Politically too it has been a rough week for the BJP. Its fracas with trusted alliance partner TDP and the loss in Gorakhpur, Phulpur and Bihar bypolls has eroded the image of the party's invincibility. It seems, the BJP was eager to turn the tables on the Congress by latching on to the data theft controversy. But, in its haste to run down the Congress, it has drawn attention to its own links with the controversial company.

Finger-wagging, lobbing dirt in the air in the hope that it will stick on rivals and accusing them of doing business with controversial firms – that allegedly partnered the BJP – are poor strategies indicative of restlessness in the party. They reveal a desperation to attack rivals, even if it leads to a PR harakiri.

Somebody needs to remind the BJP that it is no longer in Opposition.
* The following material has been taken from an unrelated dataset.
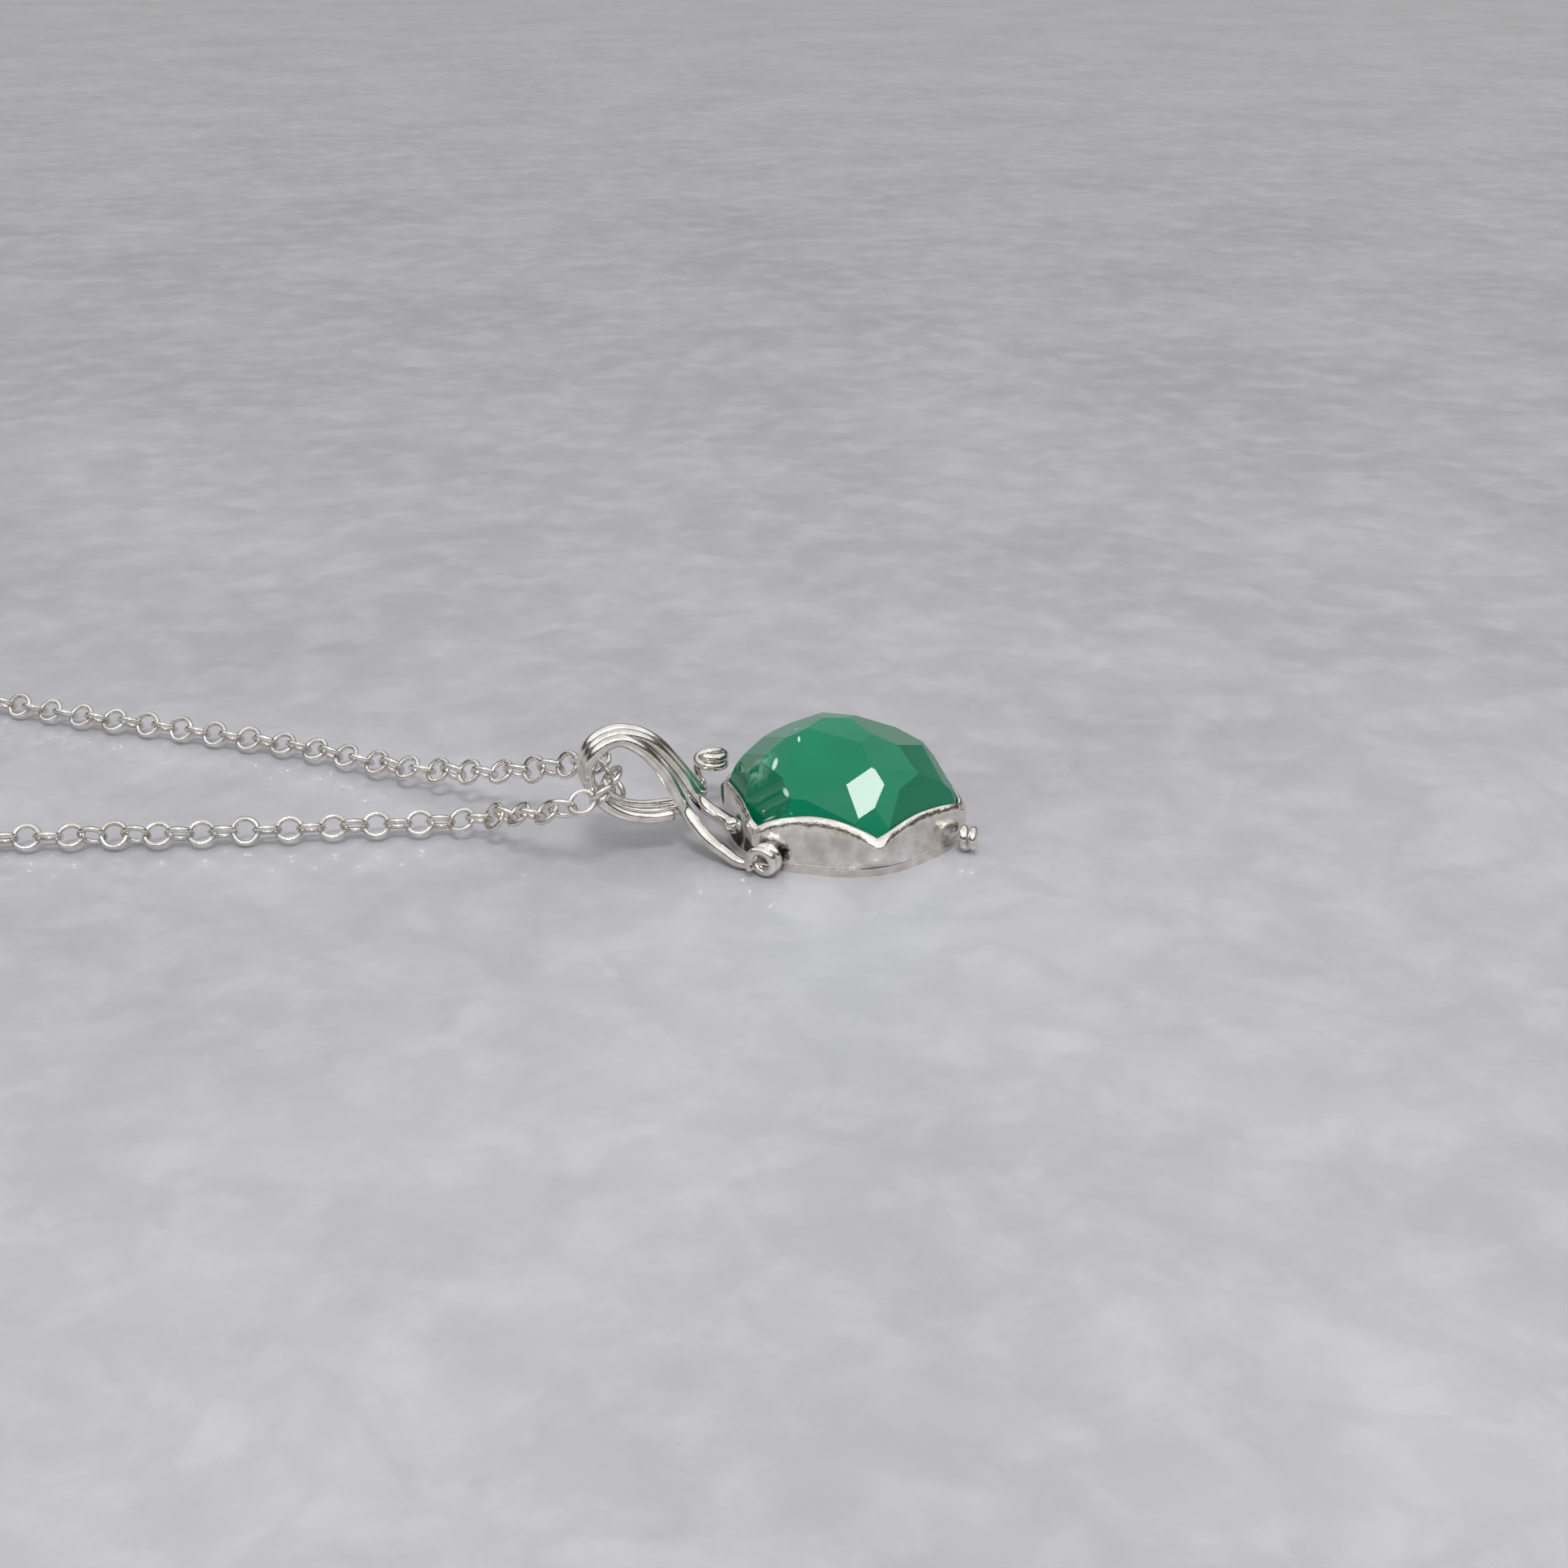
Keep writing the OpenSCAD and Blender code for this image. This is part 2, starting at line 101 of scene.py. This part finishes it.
def around_coil(radius, heading, level):
    """A point of the coil, from its distance and heading from the coil's centre, in degrees."""
    turn = math.radians(heading)
    return coil_centre + Vector((radius * math.cos(turn), radius * math.sin(turn), level))


def coil_turns(first_heading, last_heading, first_radius, last_radius, level):
    """The turns of one layer, with a point every 20 degrees."""
    count = round(abs(last_heading - first_heading) / 20)
    shares = [i / count for i in range(count + 1)]
    return [
        around_coil(
            first_radius + (last_radius - first_radius) * s,
            first_heading + (last_heading - first_heading) * s,
            level,
        )
        for s in shares
    ]


def smooth_line(points, steps):
    """A Catmull-Rom curve through the points, with that many steps in each span."""
    line = []
    for i in range(len(points) - 1):
        a, b = points[max(i - 1, 0)], points[i]
        c, d = points[i + 1], points[min(i + 2, len(points) - 1)]
        for k in range(steps):
            t = k / steps
            line.append(0.5 * (
                2 * b + (c - a) * t + (2 * a - 5 * b + 4 * c - d) * t**2 + (3 * b - a - 3 * c + d) * t**3
            ))
    line.append(points[-1])
    return line


clasp_tail = [around_coil(4.5, -128, table_level), around_coil(5.5, -122, table_level)]
ring_tail = [around_coil(5.6, 110, 1.8), around_coil(4.7, 119, table_level)]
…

If it has any evidence of data theft in India, if it seriously believes that Cambridge Analytica manipulated elections for the Congress, it should go ahead and launch a detailed probe. Also, it should come clean on its own links with the firm's Indian partners.

Unless it does this, the BJP's stand would only lead to suspicions of its own complicity and, thus, the lack of courage to take decisive action.